#### WHAT TO PRODUCE:
Output every record word for word.

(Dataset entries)
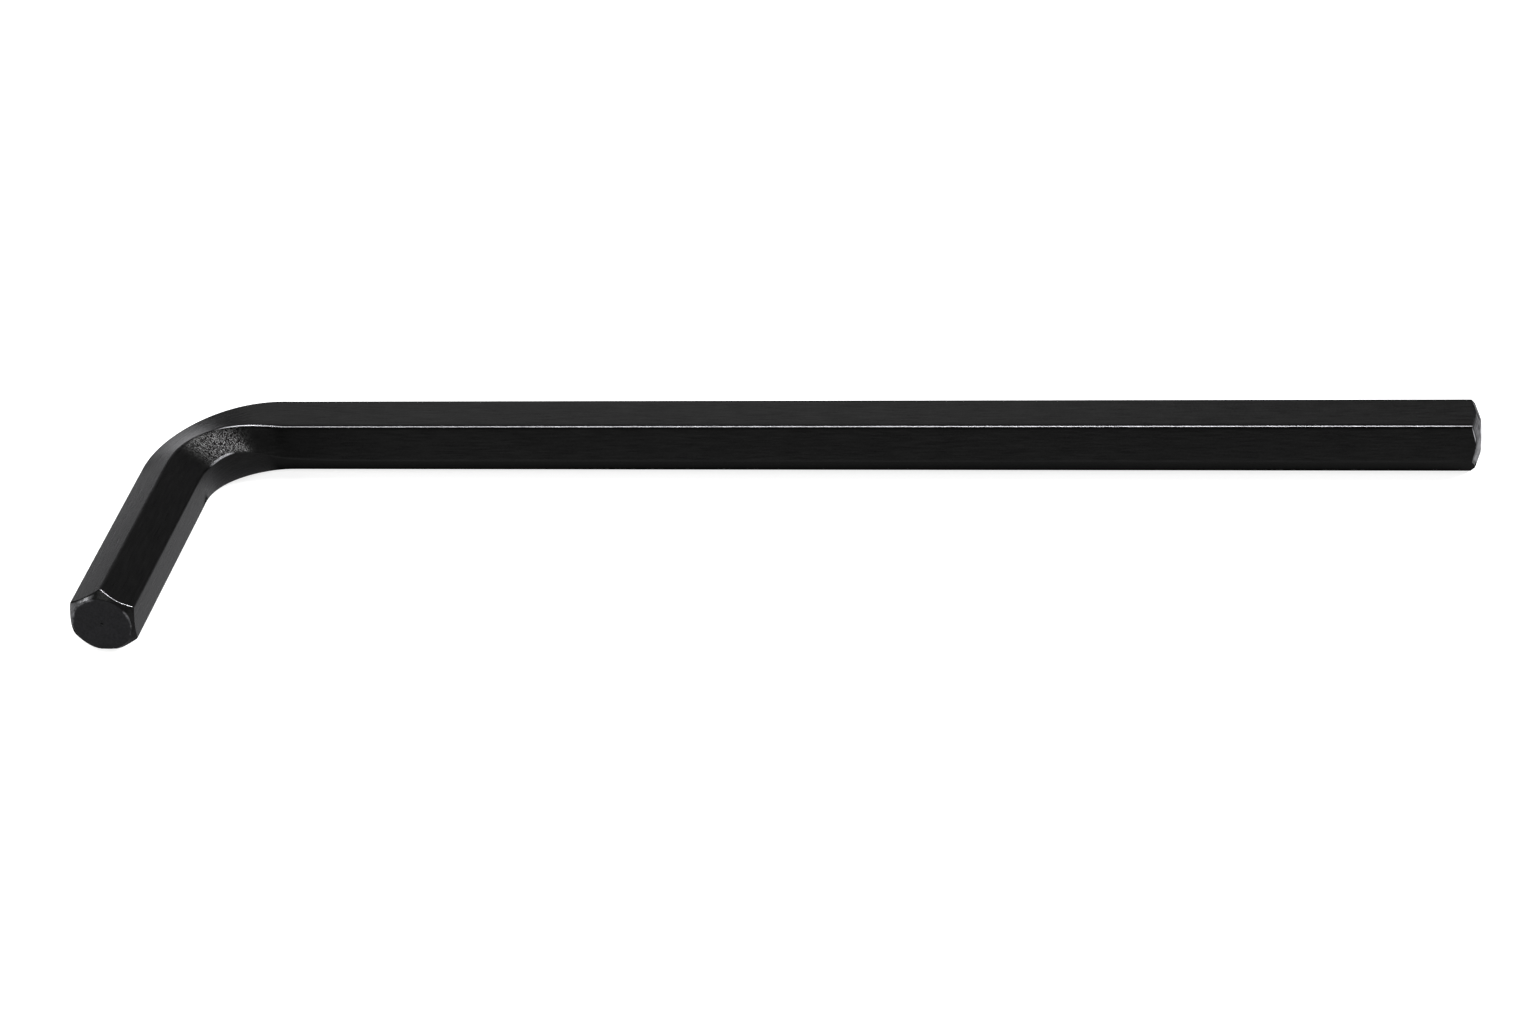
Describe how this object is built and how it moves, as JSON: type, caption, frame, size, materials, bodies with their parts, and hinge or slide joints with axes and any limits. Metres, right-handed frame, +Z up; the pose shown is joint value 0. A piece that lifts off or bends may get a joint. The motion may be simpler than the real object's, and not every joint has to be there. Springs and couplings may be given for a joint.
{
  "type": "hex key",
  "caption": "L-shaped hexagon key bent from black-finished steel bar; its tips turn screws with a hexagon socket in the head.",
  "frame": {"origin": "middle of the footprint, on the surface that the key lies on", "axes": "+X along the long arm towards its tip, -Y along the short arm towards its tip, +Z up, square to the plane of the bend"},
  "size_m": [0.147, 0.041, 0.008],
  "materials": {
    "blackened_steel": "black oxide, satin, with a faint lengthwise draw grain"
  },
  "bodies": {
    "root": {"hex_key": "blackened_steel"}
  },
  "joints": []
}
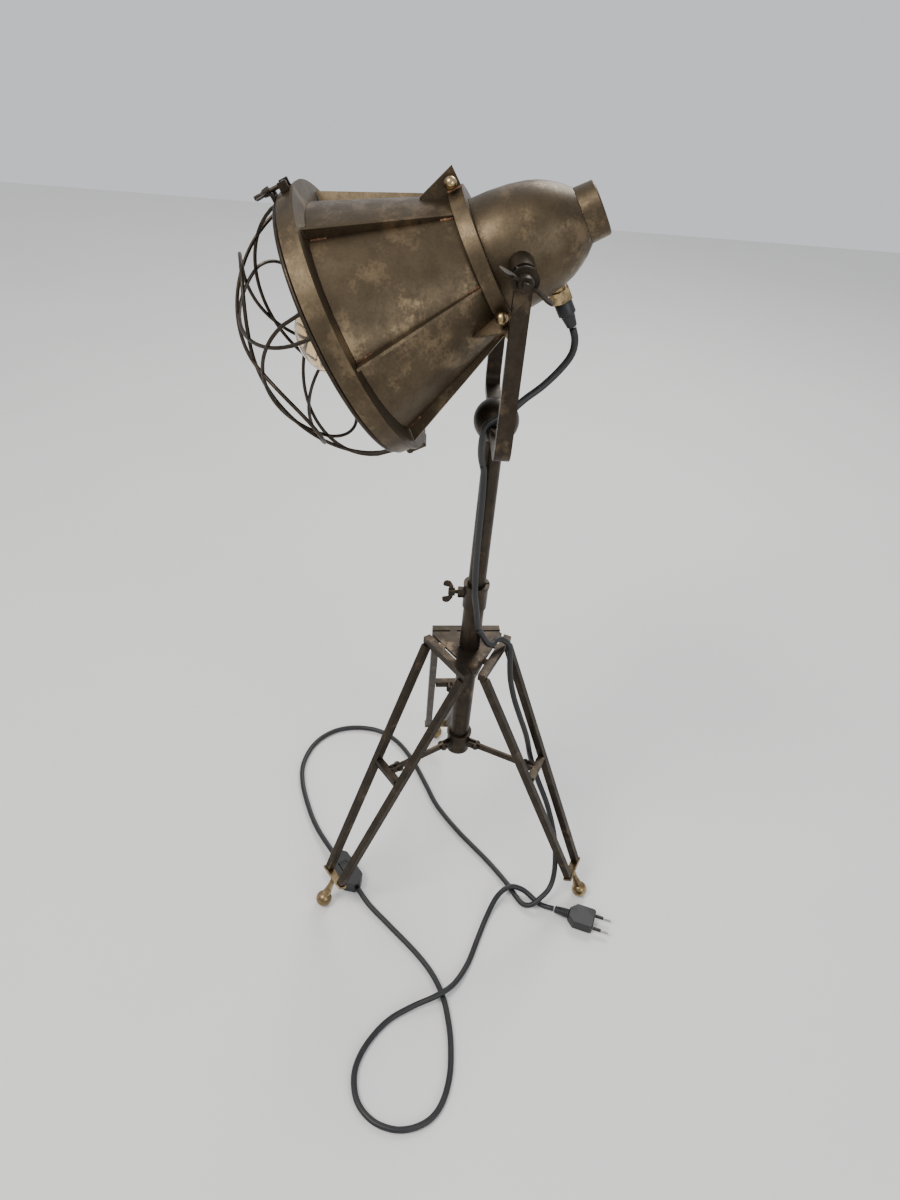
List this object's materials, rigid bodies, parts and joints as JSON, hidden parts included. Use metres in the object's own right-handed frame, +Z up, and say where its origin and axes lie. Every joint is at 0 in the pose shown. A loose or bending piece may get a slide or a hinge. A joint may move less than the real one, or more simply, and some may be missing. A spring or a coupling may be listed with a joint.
{
  "type": "tripod floor lamp",
  "caption": "Free-standing lamp on a low folding-style tripod: spotlight head in a yoke, round wire guard, telescoping mast and a mains lead with an inline switch.",
  "frame": {"origin": "centre of the lamp's bounding box without its lead, on the floor", "axes": "+Z up along the mast, the head points towards -Y and its tilt axis runs along +X"},
  "size_m": [0.5624, 0.433, 0.8221],
  "materials": {
    "aged_bronze": "aged antique-brass patina, brushed and mottled",
    "dark_bronze": "dark bronze patina, worn at the edges",
    "brass": "aged brass",
    "steel": "nickel-plated",
    "black_rubber": "matte, slightly worn",
    "black_plastic": "satin moulded",
    "amber_glass": "clear amber-tinted"
  },
  "bodies": {
    "stand": {"top_plate": "dark_bronze", "outer_tube": "dark_bronze", "clamp_collar": "dark_bronze", "hub_collar": "dark_bronze", "stay_1": "dark_bronze", "stay_2": "dark_bronze", "stay_3": "dark_bronze", "leg_1_left_tube": "dark_bronze", "leg_1_right_tube": "dark_bronze", "leg_1_cross_bar": "dark_bronze", "leg_1_foot": "brass", "leg_2_left_tube": "dark_bronze", "leg_2_right_tube": "dark_bronze", "leg_2_cross_bar": "dark_bronze", "leg_2_foot": "brass", "leg_3_left_tube": "dark_bronze", "leg_3_right_tube": "dark_bronze", "leg_3_cross_bar": "dark_bronze", "leg_3_foot": "brass", "cord_leg": "black_rubber", "cord_floor": "black_rubber", "cord_tail": "black_rubber", "switch_body": "black_plastic", "plug": "black_rubber", "plug_pin_left": "steel", "plug_pin_right": "steel"},
    "clamp_screw": {"clamp_screw": "dark_bronze"},
    "rocker": {"switch_rocker": "black_plastic"},
    "mast": {"inner_tube": "dark_bronze", "cord_mast": "black_rubber"},
    "yoke": {"yoke": "dark_bronze", "swivel_ball": "dark_bronze", "pivot_washer_left": "dark_bronze", "pivot_washer_right": "dark_bronze", "cord_swivel": "black_rubber", "cord_head": "black_rubber"},
    "head": {"front_ring": "aged_bronze", "shade": "aged_bronze", "rear_band": "aged_bronze", "dome_housing": "aged_bronze", "rear_cap": "aged_bronze", "ball_screw_1": "aged_bronze", "ball_screw_2": "aged_bronze", "ball_screw_3": "aged_bronze", "pivot_stud_left": "dark_bronze", "pivot_stud_right": "dark_bronze", "gland_nut": "brass", "gland_body": "black_rubber", "lampholder": "black_plastic", "lampholder_stem": "steel", "cage_hinge": "dark_bronze", "latch_clevis": "dark_bronze"},
    "bulb": {"bulb_glass": "amber_glass", "bulb_cap": "brass", "filament": "brass"},
    "guard": {"cage": "dark_bronze"},
    "latch": {"latch_bolt": "dark_bronze", "latch_nut": "dark_bronze"},
    "wing_nut_left": {"wing_nut_left": "dark_bronze"},
    "wing_nut_right": {"wing_nut_right": "dark_bronze"}
  },
  "joints": [
    {"name": "mast_height", "type": "slide", "parent": "stand", "child": "mast", "axis": [0, 0, 1], "range_m": [-0.13, 0.06], "deforming": ["cord_mast"]},
    {"name": "yoke_swivel", "type": "hinge", "parent": "mast", "child": "yoke", "pos_m": [0.03764, 0.02708, 0.59], "axis": [0, 0, 1], "range_deg": [-170, 170], "deforming": ["cord_swivel"]},
    {"name": "head_tilt", "type": "hinge", "parent": "yoke", "child": "head", "pos_m": [0.03764, 0.02708, 0.7646], "axis": [1, 0, 0], "range_deg": [-75, 10], "deforming": ["cord_head"]},
    {"name": "cage_hinge", "type": "hinge", "parent": "head", "child": "guard", "pos_m": [0.03764, -0.0508, 0.57845], "axis": [1, 0, 0], "range_deg": [0, 110]},
    {"name": "latch_swing", "type": "hinge", "parent": "head", "child": "latch", "pos_m": [0.03764, -0.16144, 0.79854], "axis": [1, 0, 0], "range_deg": [-100, 0]},
    {"name": "wing_nut_left_turn", "type": "hinge", "parent": "head", "child": "wing_nut_left", "pos_m": [0.03764, 0.02708, 0.7646], "axis": [1, 0, 0], "continuous": true},
    {"name": "wing_nut_right_turn", "type": "hinge", "parent": "head", "child": "wing_nut_right", "pos_m": [0.03764, 0.02708, 0.7646], "axis": [1, 0, 0], "continuous": true},
    {"name": "clamp_screw_turn", "type": "hinge", "parent": "stand", "child": "clamp_screw", "pos_m": [0.03764, 0.02708, 0.409], "axis": [0, -1, 0], "continuous": true},
    {"name": "rocker_tip", "type": "hinge", "parent": "stand", "child": "rocker", "pos_m": [0.10149, -0.10202, 0.0148], "axis": [-0.5637, 0.826, 0], "range_deg": [-14, 0]},
    {"name": "bulb_turn", "type": "hinge", "parent": "head", "child": "bulb", "pos_m": [0.03764, 0.02708, 0.7646], "axis": [0, -0.8729, -0.4879], "continuous": true}
  ]
}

#### ANSWER TO THIS EXERCISE:
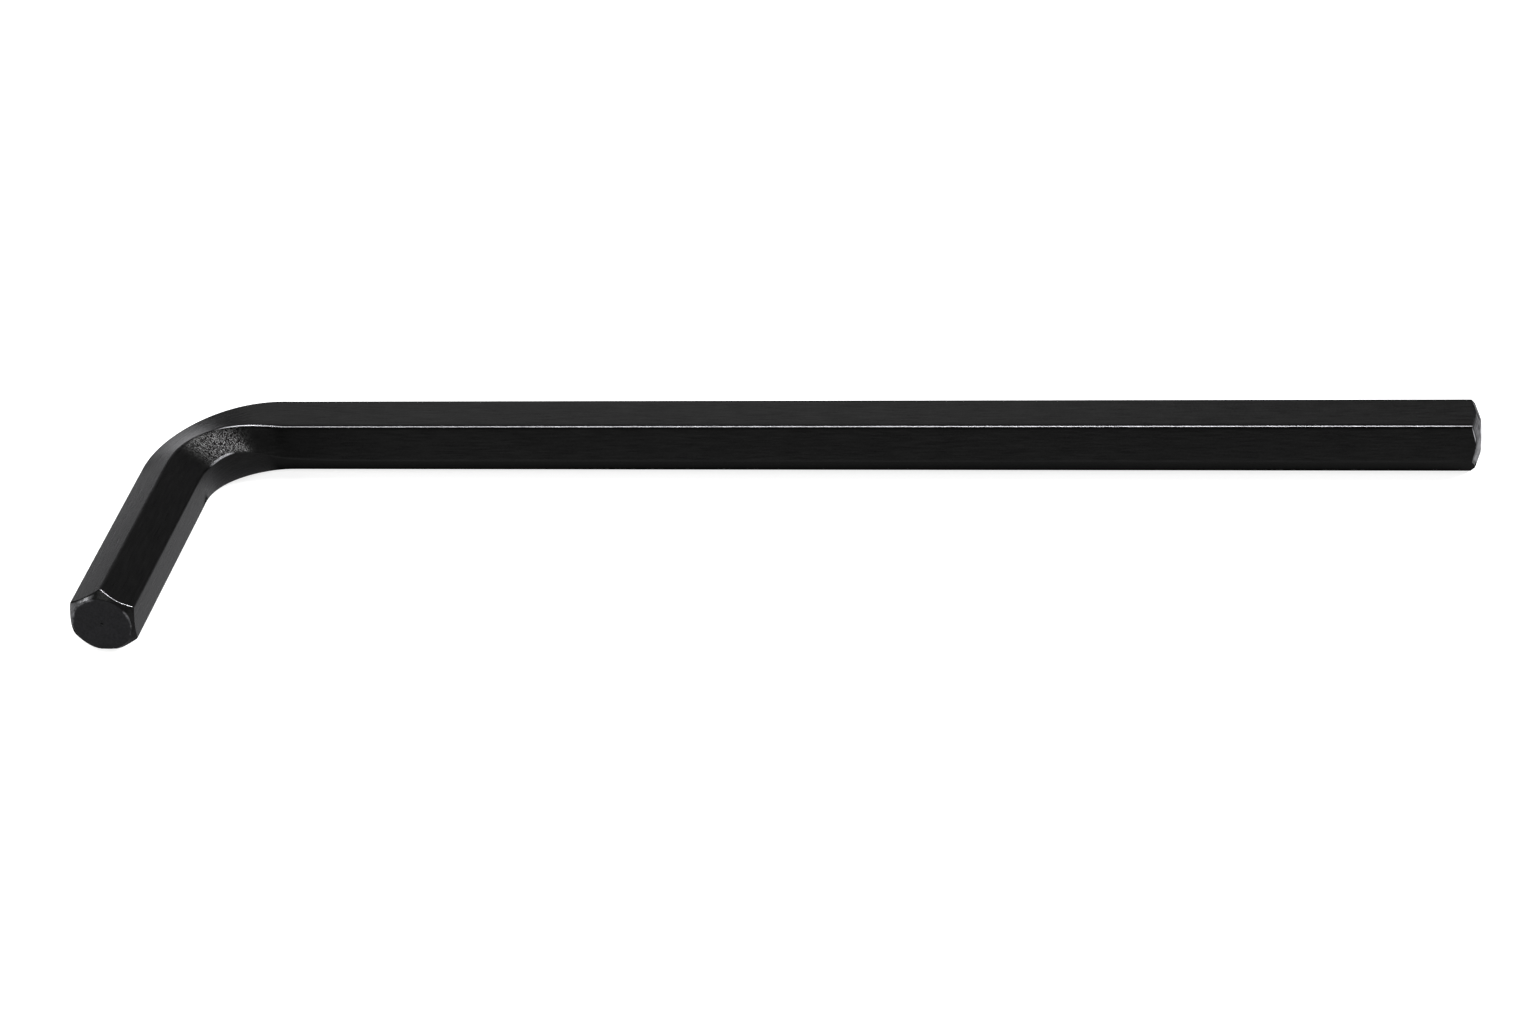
Describe how this object is built and how it moves, as JSON: type, caption, frame, size, materials, bodies with their parts, and hinge or slide joints with axes and any limits. Metres, right-handed frame, +Z up; the pose shown is joint value 0. A piece that lifts off or bends may get a joint. The motion may be simpler than the real object's, and not every joint has to be there. Springs and couplings may be given for a joint.
{
  "type": "hex key",
  "caption": "L-shaped hexagon key bent from black-finished steel bar; its tips turn screws with a hexagon socket in the head.",
  "frame": {"origin": "middle of the footprint, on the surface that the key lies on", "axes": "+X along the long arm towards its tip, -Y along the short arm towards its tip, +Z up, square to the plane of the bend"},
  "size_m": [0.147, 0.041, 0.008],
  "materials": {
    "blackened_steel": "black oxide, satin, with a faint lengthwise draw grain"
  },
  "bodies": {
    "root": {"hex_key": "blackened_steel"}
  },
  "joints": []
}
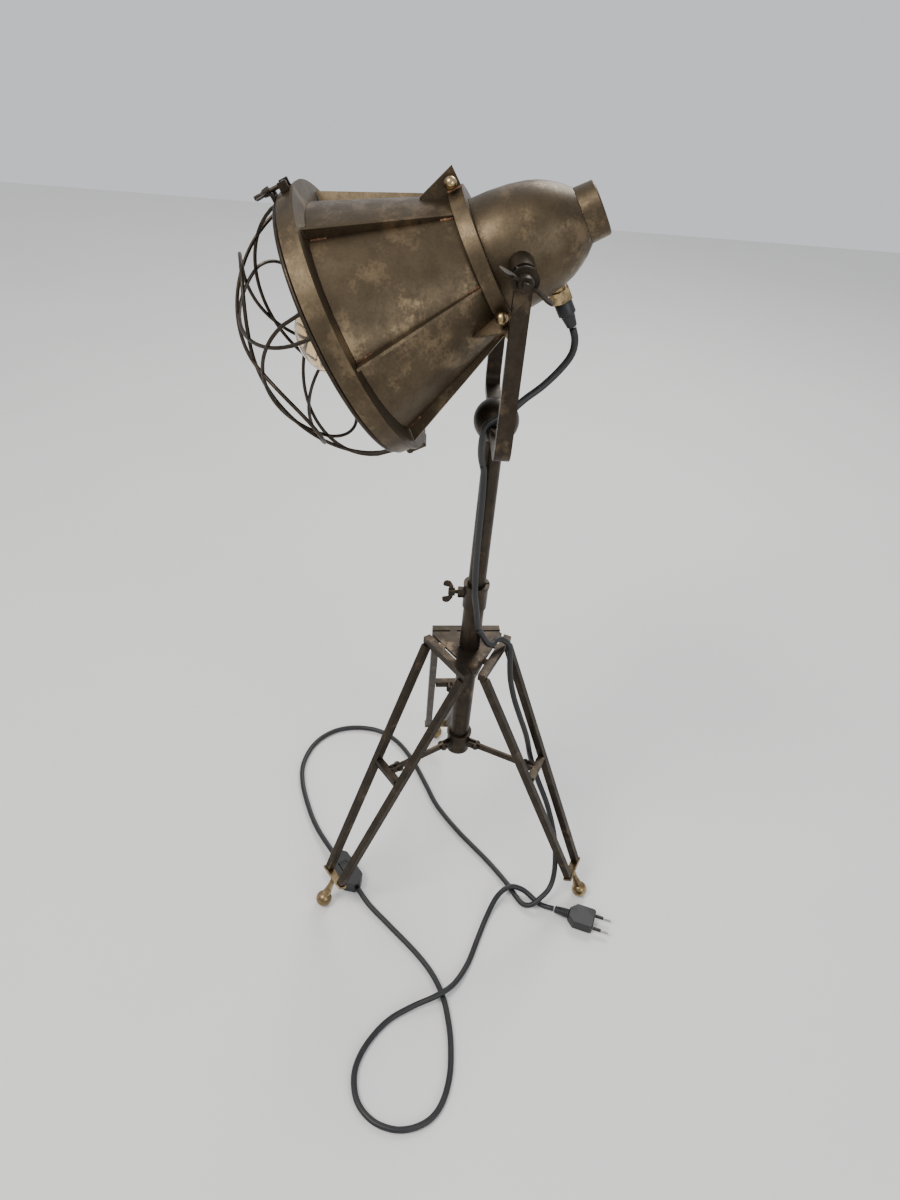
List this object's materials, rigid bodies, parts and joints as JSON, hidden parts included. Use metres in the object's own right-handed frame, +Z up, and say where its origin and axes lie. Every joint is at 0 in the pose shown. A loose or bending piece may get a slide or a hinge. A joint may move less than the real one, or more simply, and some may be missing. A spring or a coupling may be listed with a joint.
{
  "type": "tripod floor lamp",
  "caption": "Free-standing lamp on a low folding-style tripod: spotlight head in a yoke, round wire guard, telescoping mast and a mains lead with an inline switch.",
  "frame": {"origin": "centre of the lamp's bounding box without its lead, on the floor", "axes": "+Z up along the mast, the head points towards -Y and its tilt axis runs along +X"},
  "size_m": [0.5624, 0.433, 0.8221],
  "materials": {
    "aged_bronze": "aged antique-brass patina, brushed and mottled",
    "dark_bronze": "dark bronze patina, worn at the edges",
    "brass": "aged brass",
    "steel": "nickel-plated",
    "black_rubber": "matte, slightly worn",
    "black_plastic": "satin moulded",
    "amber_glass": "clear amber-tinted"
  },
  "bodies": {
    "stand": {"top_plate": "dark_bronze", "outer_tube": "dark_bronze", "clamp_collar": "dark_bronze", "hub_collar": "dark_bronze", "stay_1": "dark_bronze", "stay_2": "dark_bronze", "stay_3": "dark_bronze", "leg_1_left_tube": "dark_bronze", "leg_1_right_tube": "dark_bronze", "leg_1_cross_bar": "dark_bronze", "leg_1_foot": "brass", "leg_2_left_tube": "dark_bronze", "leg_2_right_tube": "dark_bronze", "leg_2_cross_bar": "dark_bronze", "leg_2_foot": "brass", "leg_3_left_tube": "dark_bronze", "leg_3_right_tube": "dark_bronze", "leg_3_cross_bar": "dark_bronze", "leg_3_foot": "brass", "cord_leg": "black_rubber", "cord_floor": "black_rubber", "cord_tail": "black_rubber", "switch_body": "black_plastic", "plug": "black_rubber", "plug_pin_left": "steel", "plug_pin_right": "steel"},
    "clamp_screw": {"clamp_screw": "dark_bronze"},
    "rocker": {"switch_rocker": "black_plastic"},
    "mast": {"inner_tube": "dark_bronze", "cord_mast": "black_rubber"},
    "yoke": {"yoke": "dark_bronze", "swivel_ball": "dark_bronze", "pivot_washer_left": "dark_bronze", "pivot_washer_right": "dark_bronze", "cord_swivel": "black_rubber", "cord_head": "black_rubber"},
    "head": {"front_ring": "aged_bronze", "shade": "aged_bronze", "rear_band": "aged_bronze", "dome_housing": "aged_bronze", "rear_cap": "aged_bronze", "ball_screw_1": "aged_bronze", "ball_screw_2": "aged_bronze", "ball_screw_3": "aged_bronze", "pivot_stud_left": "dark_bronze", "pivot_stud_right": "dark_bronze", "gland_nut": "brass", "gland_body": "black_rubber", "lampholder": "black_plastic", "lampholder_stem": "steel", "cage_hinge": "dark_bronze", "latch_clevis": "dark_bronze"},
    "bulb": {"bulb_glass": "amber_glass", "bulb_cap": "brass", "filament": "brass"},
    "guard": {"cage": "dark_bronze"},
    "latch": {"latch_bolt": "dark_bronze", "latch_nut": "dark_bronze"},
    "wing_nut_left": {"wing_nut_left": "dark_bronze"},
    "wing_nut_right": {"wing_nut_right": "dark_bronze"}
  },
  "joints": [
    {"name": "mast_height", "type": "slide", "parent": "stand", "child": "mast", "axis": [0, 0, 1], "range_m": [-0.13, 0.06], "deforming": ["cord_mast"]},
    {"name": "yoke_swivel", "type": "hinge", "parent": "mast", "child": "yoke", "pos_m": [0.03764, 0.02708, 0.59], "axis": [0, 0, 1], "range_deg": [-170, 170], "deforming": ["cord_swivel"]},
    {"name": "head_tilt", "type": "hinge", "parent": "yoke", "child": "head", "pos_m": [0.03764, 0.02708, 0.7646], "axis": [1, 0, 0], "range_deg": [-75, 10], "deforming": ["cord_head"]},
    {"name": "cage_hinge", "type": "hinge", "parent": "head", "child": "guard", "pos_m": [0.03764, -0.0508, 0.57845], "axis": [1, 0, 0], "range_deg": [0, 110]},
    {"name": "latch_swing", "type": "hinge", "parent": "head", "child": "latch", "pos_m": [0.03764, -0.16144, 0.79854], "axis": [1, 0, 0], "range_deg": [-100, 0]},
    {"name": "wing_nut_left_turn", "type": "hinge", "parent": "head", "child": "wing_nut_left", "pos_m": [0.03764, 0.02708, 0.7646], "axis": [1, 0, 0], "continuous": true},
    {"name": "wing_nut_right_turn", "type": "hinge", "parent": "head", "child": "wing_nut_right", "pos_m": [0.03764, 0.02708, 0.7646], "axis": [1, 0, 0], "continuous": true},
    {"name": "clamp_screw_turn", "type": "hinge", "parent": "stand", "child": "clamp_screw", "pos_m": [0.03764, 0.02708, 0.409], "axis": [0, -1, 0], "continuous": true},
    {"name": "rocker_tip", "type": "hinge", "parent": "stand", "child": "rocker", "pos_m": [0.10149, -0.10202, 0.0148], "axis": [-0.5637, 0.826, 0], "range_deg": [-14, 0]},
    {"name": "bulb_turn", "type": "hinge", "parent": "head", "child": "bulb", "pos_m": [0.03764, 0.02708, 0.7646], "axis": [0, -0.8729, -0.4879], "continuous": true}
  ]
}